There is a conversation that should happen at the beginning of every AI transformation engagement, and almost never does. It is not about technology. It is not about use cases or roadmaps or ROI models. It is about organizational readiness — and specifically about whether the organization is actually prepared to change the way it operates.
Most are not. And the people leading the transformation effort usually know this. They do not say it, because saying it would slow the engagement, invite political resistance, or create a perception of doubt in an initiative that depends on momentum. So they proceed. They build strategy decks that assume readiness. They design architectures that require operational practices the organization does not yet have. They launch pilots against workflows that have not been redesigned to accommodate them.
The technology works. The organization does not change. The transformation fails.
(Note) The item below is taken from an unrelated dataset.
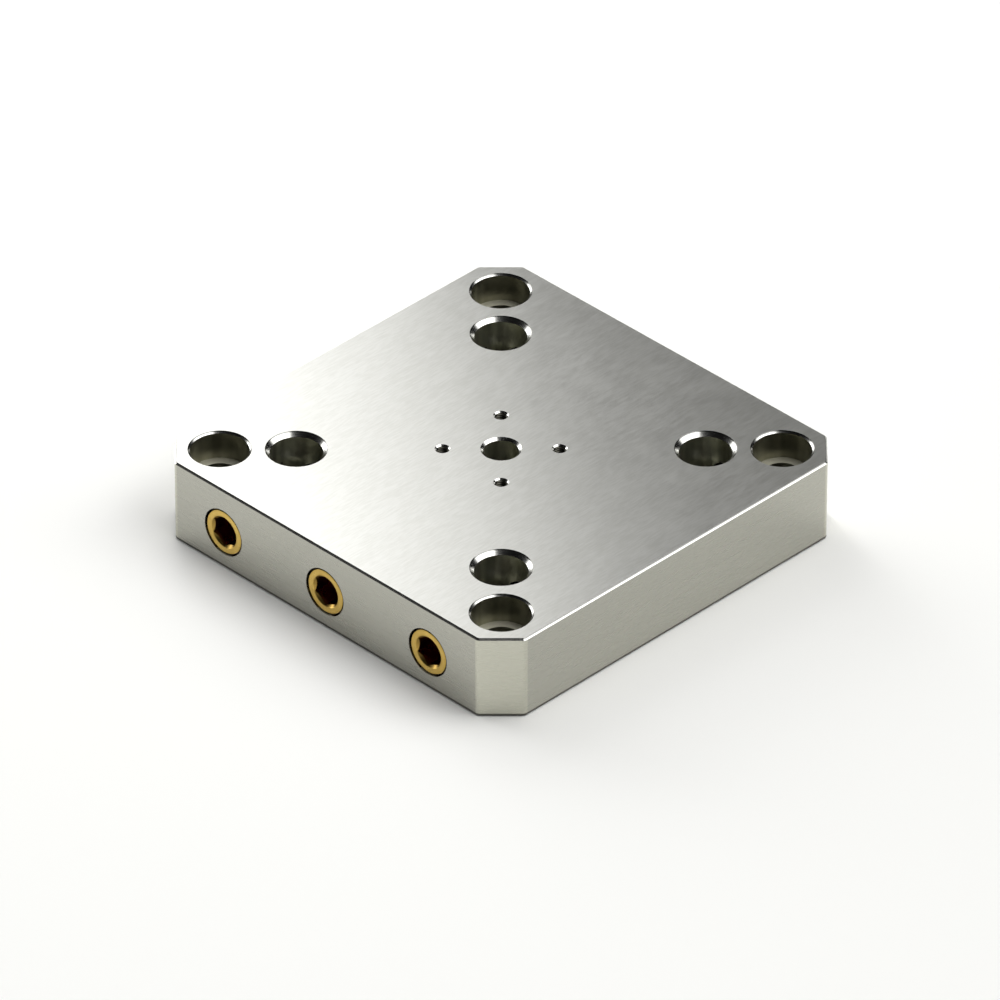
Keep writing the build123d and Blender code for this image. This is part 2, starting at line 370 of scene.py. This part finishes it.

This is the failure mode nobody discusses, because it is uncomfortable for everyone involved. The consultants do not want to raise it because they are being paid to produce progress, and organizational readiness is hard to assess and even harder to improve on a consulting timeline. The clients do not want to hear it because they have invested political capital in announcing the initiative and cultural capital in convincing their teams that change is coming.
The organizations that actually transform share a characteristic that has nothing to do with technology selection or vendor quality or budget. They have a leadership team that has made the decision — genuinely, not performatively — that the way things have been done is no longer acceptable. Not uncomfortable. Not suboptimal. Genuinely unacceptable.
That decision shows up in specific behaviors. It shows up in a willingness to redesign workflows, not just add tools on top of them. It shows up in the willingness to have difficult conversations about which roles change and which capabilities the organization needs to build. It shows up in the willingness to slow down a high-visibility pilot when the underlying process it depends on is not ready to support it.
The practical implication for any organization beginning an AI transformation is this: before any architecture is designed or any technology is selected, spend real time on the question of organizational readiness. Not as an HR initiative or a change management workstream — as a strategic constraint that shapes everything downstream.
If the organization is not ready to change its operating model, the AI will not transform it. It will decorate it. And six months later, the initiative will be managed carefully to produce metrics that justify its existence, while the systems that actually run the organization continue exactly as they were.